WHAT IS NEEDED –
Of the lines listed below, return exactly those that run from the line containing "obj.parent = empty" through the line containing "imported = [obj", both included.

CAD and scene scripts
(begin)

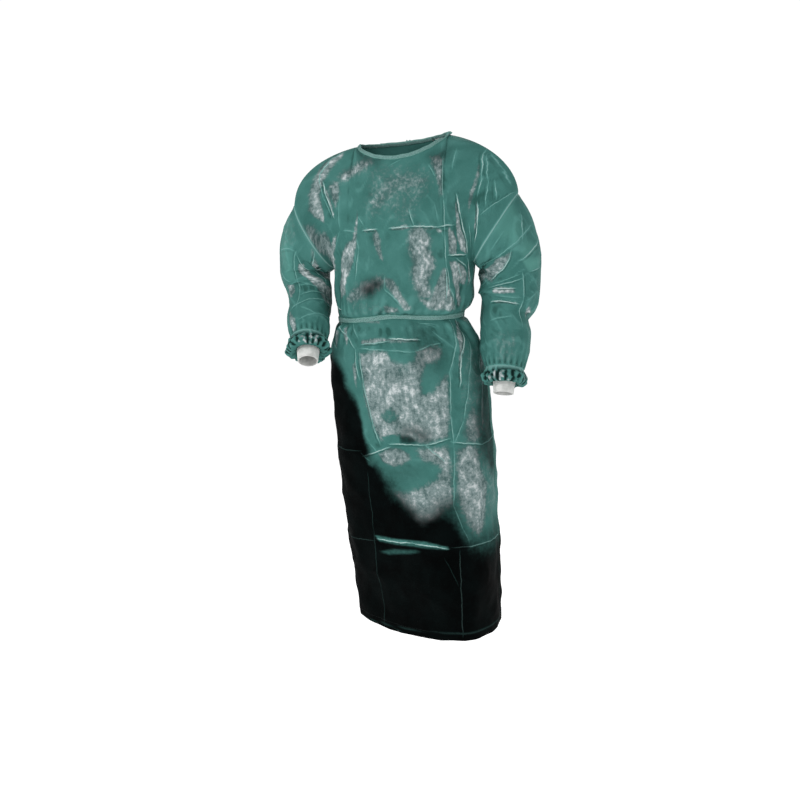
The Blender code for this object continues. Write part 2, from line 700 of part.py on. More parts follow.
def add_tie(name, points, normals, across, start_drop, tied, way):
    """A loose end of tape that hangs over the left back from its knot."""
    columns = np.arange(len(across))
    level = np.dstack([normals[..., :2], points[..., 2]])
    centres, out = [], []
    for share in np.linspace(0, 1, TIE_ROWS + 1):
        apart = way * (tied.apart + TIE_SPREAD * share)
        place = HALF_ROUND + apart + TIE_SWAY * share * math.sin(4 * share + way)
        column = float(np.interp(place, across, columns))
        drop = start_drop + tied.length * share
        normal = unit(cloth_at(level, column, drop) * [1, 1, 0])
        centres.append(cloth_at(points, column, drop) + normal * tied.lift)
        out.append(normal)
    centres, out = np.array(centres), np.array(out)
    sideways = unit(np.cross(unit(np.gradient(centres, axis=0)), out))
    add_tape(name, centres, out, sideways, TIE_WIDTH / 2, TAPE / 2)


def add_fastening(name, foot, normal, tied, points, normals, across):
    add_knot(name + "_knot", foot, normal, tied)
    start_drop = tied.tall + SEAM_GAP - foot[2]
    for number, way in ((1, -1), (2, 1)):
        add_tie(f"{name}_tie_{number}", points, normals, across, start_drop, tied, way)


def main():
    clear_scene()
    bpy.context.scene.collection.children.link(bpy.data.collections.new(COLLECTION))
    grids, normals, paths, across = drape()
    for name in grids:
        add_panel(name, grids[name], normals[name], name in paths)
    add_cuff("cuff_left", paths["sleeve_left"], 1)
    add_cuff("cuff_right", paths["sleeve_right"], -1)
    outer_back = grids["back_left"], normals["back_left"], across["back_left"]
    add_fastening("neck", *add_binding(grids, normals), NECK_TIED, *outer_back)
    add_fastening("belt", *add_belt(grids, normals), BELT_TIED, *outer_back)


main()
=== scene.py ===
"""Visitor gown: the cloth, trim, cuffs and stitches of a worn gown, made on its fixed frame.

Laid out as an add-on and run as a script. Lengths are in metres, in the frame of the solids: +X is the
wearer's left, -Y the front and +Z up. An "across" is a distance over the cloth from the centre front, a
"drop" a distance below the origin, and a "run" the same distance measured over the cloth.
"""

import math
from collections import namedtuple

import bmesh
import bpy
import numpy as np
from mathutils import Matrix, Vector


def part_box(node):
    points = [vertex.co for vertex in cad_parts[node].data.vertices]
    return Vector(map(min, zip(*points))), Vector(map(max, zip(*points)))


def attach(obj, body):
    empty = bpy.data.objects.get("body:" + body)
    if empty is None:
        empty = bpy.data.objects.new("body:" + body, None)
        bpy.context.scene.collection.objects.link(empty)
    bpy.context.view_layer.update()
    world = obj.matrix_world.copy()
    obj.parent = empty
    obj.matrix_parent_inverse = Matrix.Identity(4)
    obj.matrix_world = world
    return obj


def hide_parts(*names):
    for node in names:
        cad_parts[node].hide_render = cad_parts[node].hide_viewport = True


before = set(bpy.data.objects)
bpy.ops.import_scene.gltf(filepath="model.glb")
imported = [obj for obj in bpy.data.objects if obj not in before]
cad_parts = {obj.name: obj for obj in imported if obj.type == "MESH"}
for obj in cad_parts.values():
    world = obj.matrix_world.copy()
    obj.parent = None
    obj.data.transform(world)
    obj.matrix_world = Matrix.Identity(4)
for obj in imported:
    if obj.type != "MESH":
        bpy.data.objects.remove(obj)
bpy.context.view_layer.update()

bl_info = {
    "name": "Visitor gown",
    "version": (1, 0, 0),
    "blender": (4, 5, 0),
    "location": "View3D > Sidebar > Gown",
    "description": "Makes the cloth, trim, cuffs and stitches of a worn visitor gown on its frame",
    "category": "Object",
}


def rows_of(kind, *rows):
    """A table whose rows can be read by the names of their columns."""
    return tuple(kind(*row) for row in rows)


# The gaps that keep a strip off the cloth and one panel off the next, and the thickness of a strip
SEAM_GAP = 0.0004
EDGE_GAP = 0.0001
TAPE = 0.0014

# The cut, measured over the cloth
LENGTH = 1.22
HALF_ROUND = 0.62
SIDE_SEAM = HALF_ROUND / 2
LAP_RISE = 0.0022
LAP_START = 0.45
LAP_FULL = 0.53

# The neck opening and the shoulders
NECK_ACROSS = 0.155
NECK_ACROSS_BACK = 0.48
NECK_HALF_WIDTH = 0.113
NECK_FRONT = 0.088
NECK_BACK = 0.062
NECK_Y = 0.008
NECK_FRONT_DROP = 0.042
NECK_BACK_DROP = 0.010
NECK_TILT = 0.075
NECK_CURVE = 1.6
SHOULDER_TIP_X = 0.276
SHOULDER_TIP_DROP = 0.140
SHOULDER_STRAIGHT = 0.35
ARMPIT_DROP = 0.300
ARMHOLE_FRONT = 0.080
ARMHOLE_BACK = 0.074
ARMHOLE_POWER = 6

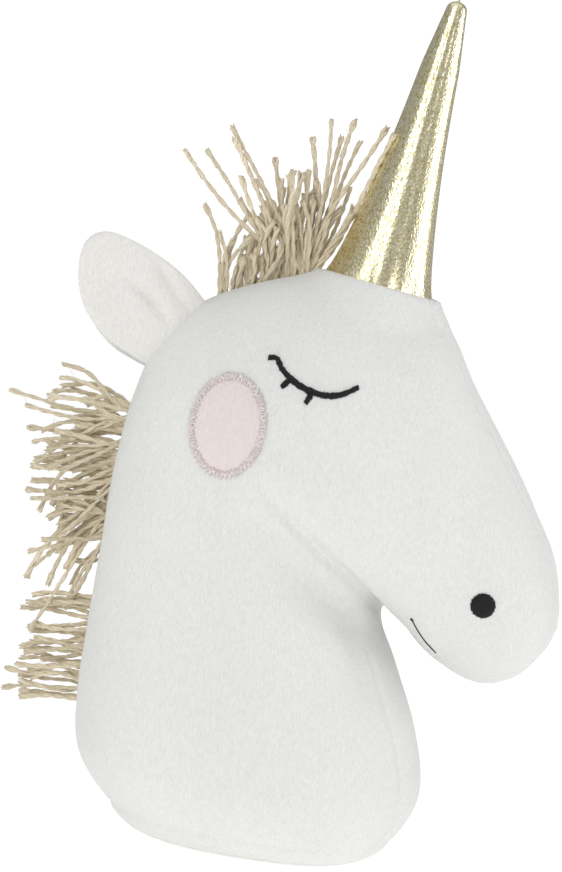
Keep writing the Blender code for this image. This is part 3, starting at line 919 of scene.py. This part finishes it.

(end)

TASK OUTPUT –
    obj.parent = empty
    obj.matrix_parent_inverse = Matrix.Identity(4)
    obj.matrix_world = world
    return obj


def hide_parts(*names):
    for node in names:
        cad_parts[node].hide_render = cad_parts[node].hide_viewport = True


before = set(bpy.data.objects)
bpy.ops.import_scene.gltf(filepath="model.glb")
imported = [obj for obj in bpy.data.objects if obj not in before]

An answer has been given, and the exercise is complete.